Короче говоря, узоры в искусстве — это микрокосмическое отражение макрокосмического порядка. И хоть узор постигается глазом созерцателя, он тем не менее являет собой правдивое, пусть и туманное, отражение трансцендентальной истины, а вовсе не солипсистское насилие над природой.

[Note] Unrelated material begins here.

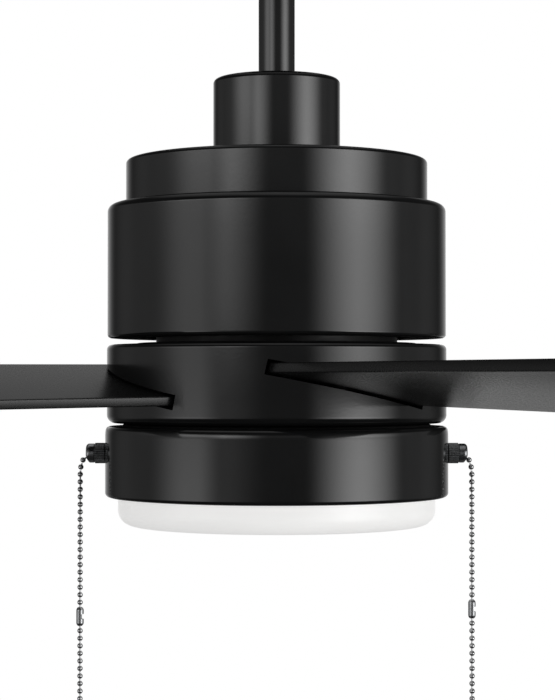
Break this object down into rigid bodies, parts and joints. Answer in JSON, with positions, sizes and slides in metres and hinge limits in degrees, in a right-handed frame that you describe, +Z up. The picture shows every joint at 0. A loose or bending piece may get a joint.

Понятно, что, выясняя связь между «Комментарием» и текстом, необходимо иметь в виду теологический «argument from design» (доводы о существовании Бога, основанные на упорядоченности мира видимостей) в той интерпретации, какую дает этому принципу герой (на память тут приходит не только Поп с его «Опытом о человеке», но и вообще популярность подобных теологических позиций в XVIII веке). Поэтому важно, что некоторые высказывания Шейда по поводу метафизической сущности узоров столь тесно увязаны со всей деятельностью Кинбота, что обретают статус едва ли не герменевтических указателей ко всему роману. В основе каждого из таких высказываний лежит фундаментальная набоковская переоценка терминов «естественный» и «искусственный»: например, описав некоторые попытки человечества уловить связь между здешней и загробной жизнью, Шейд высказывает следующее исчерпывающее кредо: «Жизнь это весть, нацарапанная впотьмах. Без подписи» (с. 235–36). Семантика строки становится ясна как из непосредственного контекста, так и из всей поэмы: смысл у человеческой жизни есть: это коммуникация, придуманная неким сознанием, но люди, по самому естеству своему, способны уловить лишь отдельные проблески. Сразу за этим афоризмом следует образ, воплощающий попытку Шейда расшифровать «послание», заключенное в человеческой жизни. Шейд вспоминает день, когда умерла его тетя Мод, и он увидел: «Прильнувший к столу пустой изумрудный футлярчик / Плоский и пучеглазый, и в пару к нему / Увязший в смоле муравей» (с. 238–40). Символика ясна: цикада либо другое насекомое с тем же жизненным циклом перешло в иную форму существования и улетело прочь, а муравей остался, чтобы когда-нибудь успокоиться в янтарной могиле. Урок — поправка к знаменитой басне: «Лафонтен неправ, / Мандибула мертва, а песнь живет». Иными словами, «песнь», то есть искусство, причастно трансценденции — в отличие от всего утилитарного. Из контекста следует, что и тетя Мод, возможно, перешла в иное измерение бытия, ведь она тоже была художником. И наконец, «случайное» созвучие имени знаменитого французского баснописца, которое теперь ассоциируется с образом трансцендентности, и «фонтана», увиденного Шейдом, когда он оказался при смерти, лишний раз подтверждает его мысль, что предчувствие бессмертия можно почерпнуть в узорах, которые также являются посланием, содержащимся в человеческой жизни.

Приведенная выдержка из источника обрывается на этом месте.